Los primeros en recibir el anuncio no son los acaudalados ni los socialmente respetables. Son pastores: gente sin crédito social, sin domicilio estable, sin peso jurídico. Dios no los elige por mérito, sino por su lugar en el mundo. Están fuera.

Y con ellos vienen otros: los que velan de noche mientras otros duermen, los que trabajan cuando otros disfrutan, los que no pueden ausentarse porque su ausencia detendría algo esencial. La Navidad convoca a quienes sostienen la vida sin aparecer en la foto.

Hasta aquí, el relato bíblico. Pero hay un momento —y me ocurre cada año— en que esta historia deja de ser texto y se me vuelve pregunta. Cuando preparo una homilía, cuando elijo qué decir y qué callar, descubro que también yo selecciono. Que también yo puedo contar la Navidad desde un lugar cómodo, sin nombrar a quienes no están en las primeras bancas, a quienes llegan cansados, a quienes se van sin que nadie los note. Ahí el Evangelio deja de señalar afuera y empieza a incomodar adentro.

Porque esta historia se repite. Cada vez que una vida queda fuera del relato común, no por falta de valor, sino porque no encaja en los criterios de lo visible. Cuando el trabajador se vuelve invisible, cuando el migrante deja de ser vecino para convertirse en problema, cuando la pobreza se administra, pero no se mira y, menos aún, se resuelve… Personas que están, que sostienen, que caminan entre nosotros, pero que no cuentan.

La encarnación no es una idea piadosa ni un consuelo espiritual: es una toma de posición. Dios se instala en el lugar de quienes no son visibilizados. No viene a embellecer la historia, sino a trastocarla. A obligarnos a mirar desde abajo, desde donde la vida se sostiene sin aplausos.

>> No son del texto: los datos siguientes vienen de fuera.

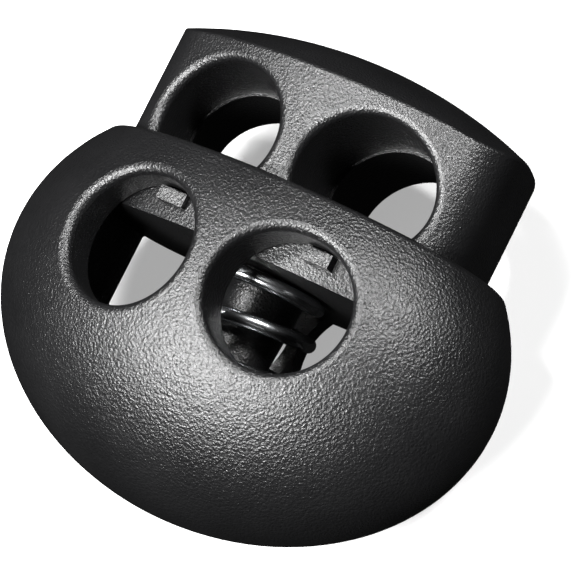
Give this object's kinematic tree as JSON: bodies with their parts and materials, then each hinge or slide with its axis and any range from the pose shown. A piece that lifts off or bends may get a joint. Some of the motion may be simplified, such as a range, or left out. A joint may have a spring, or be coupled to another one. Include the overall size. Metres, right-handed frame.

Retomando la Escritura, los magos de Oriente llegan después, cuando nada puede corregirse. Vienen desde lejos, con otros lenguajes y otras preguntas. Traen recursos, saberes, búsquedas. No llegan a desplazar a nadie ni a reordenar la escena. Se detienen. Se inclinan. Reconocen al Niño tal como es: pequeño, expuesto, sostenido por otros.

Así la fe se vuelve hogar: porque permite que cualquiera llegue, se acerque y se quede junto a ese Niño nacido en los márgenes.

La pregunta final no es religiosa, es ética: ¿Desde dónde seguimos contando la historia? Contar la Navidad desde arriba es hacerlo solo desde el poder, desde la seguridad, desde quienes nunca han sido desplazados. Es convertir el pesebre en decoración, el viaje forzado en postal, el cuidado en sentimentalismo. Es hablar de Dios sin nombrar los cuerpos cansados que sostienen la vida. Es celebrar el nacimiento sin mirar a quienes siguen naciendo y viviendo sin lugar.

La Navidad no excluye a nadie. No humilla al poderoso; le quita el privilegio de ser el punto de partida; no lo expulsa de la historia, pero tampoco lo coloca como medida de todas las cosas. Navidad desautoriza todo relato que, para ser cómodo, necesite olvidar a los excluidos.